Меня, как человека далекого от всех этих автомобильных страстей, более увлекала при чтении поэзия перегонов.
«Промелькнул щит с надписью: “Иркутск 434 Бабушкин 162”. Равнинка. Кони, щиплющие желтую травку в снегу. Селенга, медленно приближающаяся справа и поначалу не видная за тальниками долины и словно притираемая к трассе хребтом с крапом соснячка по белому… Дорога по-над Селенгой с бетонным ограждением. Утесы с чахлыми сосенками. Транссиб, в две жилы тянущийся на ярус ниже вдоль реки». И все бы хорошо, кабы…

Возвращаюсь к тому, с чего начал. К эстетике, убивающей все святое. Читаю:
«Она сделала долгий пологий выдох, оценивающе посмотрела и сжалилась, снизошла, сама дивясь своей щедрости:
— Ирина Викторовна, — пошевелились небольшие губы. Вдруг она быстро подняла глаза на малюсенькую голую собачку, пробегавшую по площадке перед машиной и непонятно откуда взявшуюся.
Одновременно с этим отошло облако и залило машину слитным сиянием солнца и снега. И Женя видел, как сыграли навстречу свету ее зрачки, как таинственно и великолепно качнулись, сработали с запасом, сжавшись до круглой точки, а потом отдали назад и, подстроившись, замерли. Замер и он: настолько это произошло независимо от нее, и такое было в этом святейшее биение жизни. Да и сами зрачки с их матовой чернотой ночного неба были настолько глубинно-бездонны, и так удивительно смыкали межпланетную глубь души и космическую темноту в зеркалах…»

Лучше бы автор этого не писал. Может быть, я плохой читатель, но когда я вижу в книге «таинственно и великолепно» качнувшиеся зрачки, «межпланетную глубь души и космическую темноту в зеркалах», мне хочется за топор схватиться.

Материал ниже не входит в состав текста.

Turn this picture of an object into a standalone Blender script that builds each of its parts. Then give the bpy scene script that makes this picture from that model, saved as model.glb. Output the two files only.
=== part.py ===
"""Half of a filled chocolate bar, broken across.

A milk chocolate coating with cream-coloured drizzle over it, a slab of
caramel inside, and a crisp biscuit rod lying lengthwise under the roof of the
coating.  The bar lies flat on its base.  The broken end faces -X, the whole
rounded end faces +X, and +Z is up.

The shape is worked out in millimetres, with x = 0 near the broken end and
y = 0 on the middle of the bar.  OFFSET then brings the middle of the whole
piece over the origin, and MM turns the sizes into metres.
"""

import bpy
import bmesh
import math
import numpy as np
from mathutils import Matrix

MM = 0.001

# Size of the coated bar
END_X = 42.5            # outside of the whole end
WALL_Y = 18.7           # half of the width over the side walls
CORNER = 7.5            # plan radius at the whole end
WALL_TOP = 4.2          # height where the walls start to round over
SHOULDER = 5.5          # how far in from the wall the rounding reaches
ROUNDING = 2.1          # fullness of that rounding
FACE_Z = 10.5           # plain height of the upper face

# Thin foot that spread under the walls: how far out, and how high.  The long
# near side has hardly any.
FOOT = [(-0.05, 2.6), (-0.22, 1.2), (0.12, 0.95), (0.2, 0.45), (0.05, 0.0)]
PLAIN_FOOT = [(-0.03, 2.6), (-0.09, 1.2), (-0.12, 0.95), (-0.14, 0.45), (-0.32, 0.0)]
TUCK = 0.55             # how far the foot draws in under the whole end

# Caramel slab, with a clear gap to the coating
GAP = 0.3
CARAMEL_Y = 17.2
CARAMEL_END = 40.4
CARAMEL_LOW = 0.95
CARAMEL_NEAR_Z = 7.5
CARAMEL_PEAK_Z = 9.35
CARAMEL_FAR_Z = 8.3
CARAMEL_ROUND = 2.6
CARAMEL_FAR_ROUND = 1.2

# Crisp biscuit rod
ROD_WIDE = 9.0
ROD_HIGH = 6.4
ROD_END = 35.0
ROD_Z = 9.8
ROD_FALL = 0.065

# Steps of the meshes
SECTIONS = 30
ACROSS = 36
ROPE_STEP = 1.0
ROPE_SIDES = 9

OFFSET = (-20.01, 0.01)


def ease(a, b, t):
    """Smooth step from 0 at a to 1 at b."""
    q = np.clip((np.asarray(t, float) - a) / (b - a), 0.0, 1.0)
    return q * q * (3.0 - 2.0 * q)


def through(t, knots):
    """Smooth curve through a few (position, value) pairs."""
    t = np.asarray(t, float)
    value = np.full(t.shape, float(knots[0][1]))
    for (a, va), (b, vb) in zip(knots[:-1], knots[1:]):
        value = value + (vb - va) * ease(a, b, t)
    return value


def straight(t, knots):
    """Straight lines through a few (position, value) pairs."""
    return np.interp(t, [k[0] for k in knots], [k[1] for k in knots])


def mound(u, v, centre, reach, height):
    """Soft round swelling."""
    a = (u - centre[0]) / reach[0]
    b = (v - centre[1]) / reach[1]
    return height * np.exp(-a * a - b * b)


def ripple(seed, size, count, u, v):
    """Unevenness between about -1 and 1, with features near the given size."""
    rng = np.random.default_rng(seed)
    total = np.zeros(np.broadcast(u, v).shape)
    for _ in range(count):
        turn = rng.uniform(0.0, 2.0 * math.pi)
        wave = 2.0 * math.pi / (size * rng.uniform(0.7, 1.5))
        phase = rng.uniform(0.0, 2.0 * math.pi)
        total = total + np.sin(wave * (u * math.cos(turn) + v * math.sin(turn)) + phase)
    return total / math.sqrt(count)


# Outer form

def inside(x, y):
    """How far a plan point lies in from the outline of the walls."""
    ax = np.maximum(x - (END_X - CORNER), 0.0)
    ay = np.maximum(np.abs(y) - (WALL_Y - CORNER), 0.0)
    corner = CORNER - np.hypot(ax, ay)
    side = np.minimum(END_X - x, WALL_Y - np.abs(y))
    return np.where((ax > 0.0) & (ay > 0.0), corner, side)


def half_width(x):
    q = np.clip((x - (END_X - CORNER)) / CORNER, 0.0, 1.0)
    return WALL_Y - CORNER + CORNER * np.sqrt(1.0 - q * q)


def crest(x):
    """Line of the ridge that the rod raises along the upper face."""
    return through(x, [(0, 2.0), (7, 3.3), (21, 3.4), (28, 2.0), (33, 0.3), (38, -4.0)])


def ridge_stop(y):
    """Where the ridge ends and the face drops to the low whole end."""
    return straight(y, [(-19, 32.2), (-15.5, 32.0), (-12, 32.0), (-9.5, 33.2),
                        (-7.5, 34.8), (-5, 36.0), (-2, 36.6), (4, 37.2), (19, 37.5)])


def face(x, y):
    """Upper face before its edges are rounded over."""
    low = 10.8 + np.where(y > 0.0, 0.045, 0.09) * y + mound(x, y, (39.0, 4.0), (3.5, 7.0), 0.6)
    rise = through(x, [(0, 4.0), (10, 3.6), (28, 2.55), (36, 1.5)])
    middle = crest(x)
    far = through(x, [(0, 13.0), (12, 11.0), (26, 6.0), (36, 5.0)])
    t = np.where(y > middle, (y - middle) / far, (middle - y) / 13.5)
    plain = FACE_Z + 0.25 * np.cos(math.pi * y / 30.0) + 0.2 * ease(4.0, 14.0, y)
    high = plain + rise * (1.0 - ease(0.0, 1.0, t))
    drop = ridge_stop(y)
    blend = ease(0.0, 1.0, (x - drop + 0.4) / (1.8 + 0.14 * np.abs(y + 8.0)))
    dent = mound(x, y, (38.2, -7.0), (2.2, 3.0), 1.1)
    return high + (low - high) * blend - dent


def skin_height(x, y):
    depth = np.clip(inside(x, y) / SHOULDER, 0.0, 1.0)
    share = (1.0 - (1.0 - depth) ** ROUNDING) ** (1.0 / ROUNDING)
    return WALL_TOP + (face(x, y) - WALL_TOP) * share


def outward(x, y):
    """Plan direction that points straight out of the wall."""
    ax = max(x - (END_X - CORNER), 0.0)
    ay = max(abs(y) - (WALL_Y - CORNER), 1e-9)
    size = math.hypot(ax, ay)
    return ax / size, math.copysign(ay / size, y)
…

Но это ладно, вздрогнули и забыли, как говорится, крутим колесо дальше, вдруг да выедет очарованный странник Женька из колдобины, куда завез его автор.
Нет, не выехал. Вот что нахожу ниже:
«Пуще обострилась в Жене тяга к единству, без которого лоскутья его души разобщенно трепетали на ветру и которые Катин голос мог бы ушить в такой невообразимый цветной плат! Женя представил, как она читала бы его любимые стихи, как звучали бы Пушкин, Лермонтов, Бунин, Ахматова, Блок, Есенин, Гумилев…»

Всё, товарищи. Больше не могу.
Ставлю неуд, даже не тройку с минусом.